Single Serving Borscht

4 06 2011

If you’re not familiar, borscht comes from Russian and Ukrainian cooking – actually, you’ll probably find borscht in any region populated by hardy people, who’s land grows an abundance of root crops… this is based on nothing but my own supposition.

Recipes vary, but your basic borscht is broth with onions, dill, beets, beet greens, potatoes, and sometimes carrots. Growing up, my mom would serve borscht with a scoop of sour cream on top, while cold borscht would be served with the sour cream mixed in.

Last fall my neighbour gave me two jars of pickled beets. I like pickled beets but, aside from eating them straight out of the jar, I have no idea what to do with them. As a result I still have one and a half jars of pickled beets left. Then, a few weeks ago, while flipping through canning books at Chapters, I spotted some recipes that called for pickled beets! I didn’t buy the book, but I read the recipe and decided to use it as a jumping off point.

The recipe stayed in the back of my head until I spotted a new brand of soy yogurt. (It’s probably not a new brand, it’s just new to me and my grocery store.) Now was the time for making creamy, cold borscht! I erred on the side of caution, making one bowl to prevent wasting beets if the soup turned out to be awful. Fortunately it was good and easy enough that making it a single serving isn’t tedious.

Single Serving Borscht

1 Tbsp red onion, finely diced

1 Tbsp fresh dill, chopped – feel free to add more dill

1/4 cup soy yogurt

1/2 cup pickled beets, diced

splash of pickling liquid

water

salt & pepper to taste

In a soup bowl, mash red onion and fresh dill together until dill is bruised and fragrant. Add soy yogurt, diced pickled beets, and a splash (1 tsp – 1 Tbsp) of pickling liquid from the jar, stir and enjoy watching your white yogurt turn a glorious pink.

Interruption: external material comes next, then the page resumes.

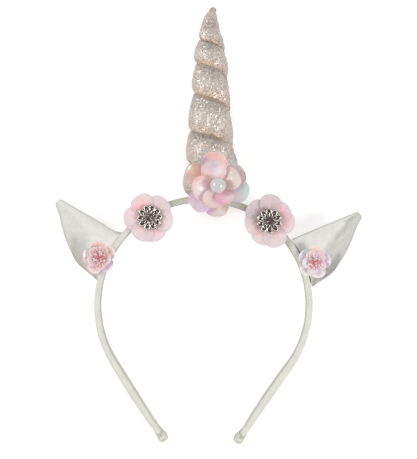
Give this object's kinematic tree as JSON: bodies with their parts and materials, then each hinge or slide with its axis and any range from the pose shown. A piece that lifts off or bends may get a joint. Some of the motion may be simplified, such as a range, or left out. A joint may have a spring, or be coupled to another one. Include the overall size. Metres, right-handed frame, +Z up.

This soup should be about the consistency of chowder, although you could enjoy it thicker, add water accordingly. I would recommend adding water 1 or 2 Tbsp at a time; it’s easier to add more water, it’s a pain in the rear to figure out what to do when you’ve added too much.

Taste your soup and adjust the flavour with salt and pepper.

This can be enjoyed immediately or can be refrigerated for up to 2-days before enjoying. If you would like to be fancy, garnish the soup with a sprig of dill.